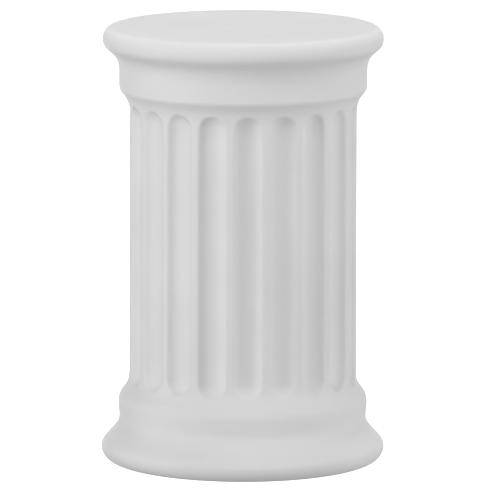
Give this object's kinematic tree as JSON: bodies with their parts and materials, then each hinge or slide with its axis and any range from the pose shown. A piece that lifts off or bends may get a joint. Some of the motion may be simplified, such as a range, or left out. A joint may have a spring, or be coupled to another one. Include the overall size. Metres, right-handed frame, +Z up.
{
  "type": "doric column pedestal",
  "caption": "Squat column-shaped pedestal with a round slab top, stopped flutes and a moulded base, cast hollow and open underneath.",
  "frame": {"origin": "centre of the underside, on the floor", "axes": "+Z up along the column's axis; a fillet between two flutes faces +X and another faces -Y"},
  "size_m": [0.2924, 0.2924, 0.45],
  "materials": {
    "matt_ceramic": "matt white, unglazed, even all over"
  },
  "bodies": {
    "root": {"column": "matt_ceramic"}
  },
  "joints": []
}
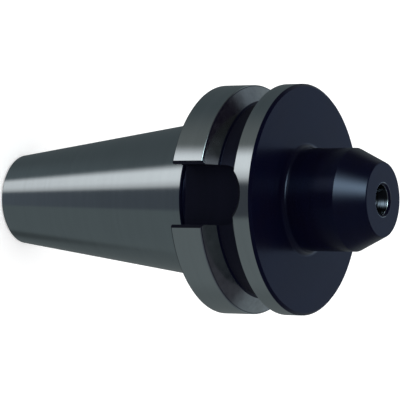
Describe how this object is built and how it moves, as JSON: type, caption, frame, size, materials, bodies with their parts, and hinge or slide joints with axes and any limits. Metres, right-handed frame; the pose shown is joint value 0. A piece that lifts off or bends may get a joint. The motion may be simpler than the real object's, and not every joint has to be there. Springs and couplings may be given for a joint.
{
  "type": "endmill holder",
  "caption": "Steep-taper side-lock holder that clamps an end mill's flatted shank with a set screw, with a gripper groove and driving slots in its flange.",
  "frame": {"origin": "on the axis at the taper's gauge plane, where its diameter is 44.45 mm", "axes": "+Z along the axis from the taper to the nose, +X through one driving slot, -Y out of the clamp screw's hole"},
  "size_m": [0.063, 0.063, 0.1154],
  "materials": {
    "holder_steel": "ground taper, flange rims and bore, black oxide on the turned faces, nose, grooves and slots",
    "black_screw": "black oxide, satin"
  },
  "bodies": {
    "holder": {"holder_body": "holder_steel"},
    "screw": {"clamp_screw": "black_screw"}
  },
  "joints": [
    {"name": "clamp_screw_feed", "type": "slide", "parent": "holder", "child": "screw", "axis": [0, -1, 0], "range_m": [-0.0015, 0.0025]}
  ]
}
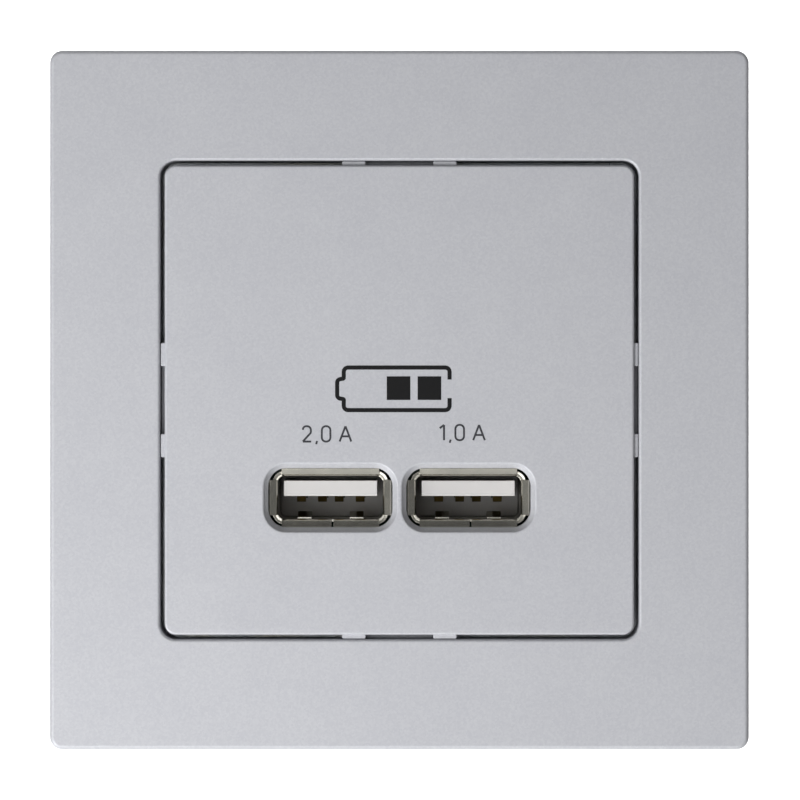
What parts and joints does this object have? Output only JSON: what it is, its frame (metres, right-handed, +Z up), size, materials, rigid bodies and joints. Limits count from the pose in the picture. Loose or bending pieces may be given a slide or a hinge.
━━━━
**Exercise:** Copy each line from the records above that includes the string "this".

**Output of the exercise:**
Give this object's kinematic tree as JSON: bodies with their parts and materials, then each hinge or slide with its axis and any range from the pose shown. A piece that lifts off or bends may get a joint. Some of the motion may be simplified, such as a range, or left out. A joint may have a spring, or be coupled to another one. Include the overall size. Metres, right-handed frame, +Z up.
Describe how this object is built and how it moves, as JSON: type, caption, frame, size, materials, bodies with their parts, and hinge or slide joints with axes and any limits. Metres, right-handed frame; the pose shown is joint value 0. A piece that lifts off or bends may get a joint. The motion may be simpler than the real object's, and not every joint has to be there. Springs and couplings may be given for a joint.
What parts and joints does this object have? Output only JSON: what it is, its frame (metres, right-handed, +Z up), size, materials, rigid bodies and joints. Limits count from the pose in the picture. Loose or bending pieces may be given a slide or a hinge.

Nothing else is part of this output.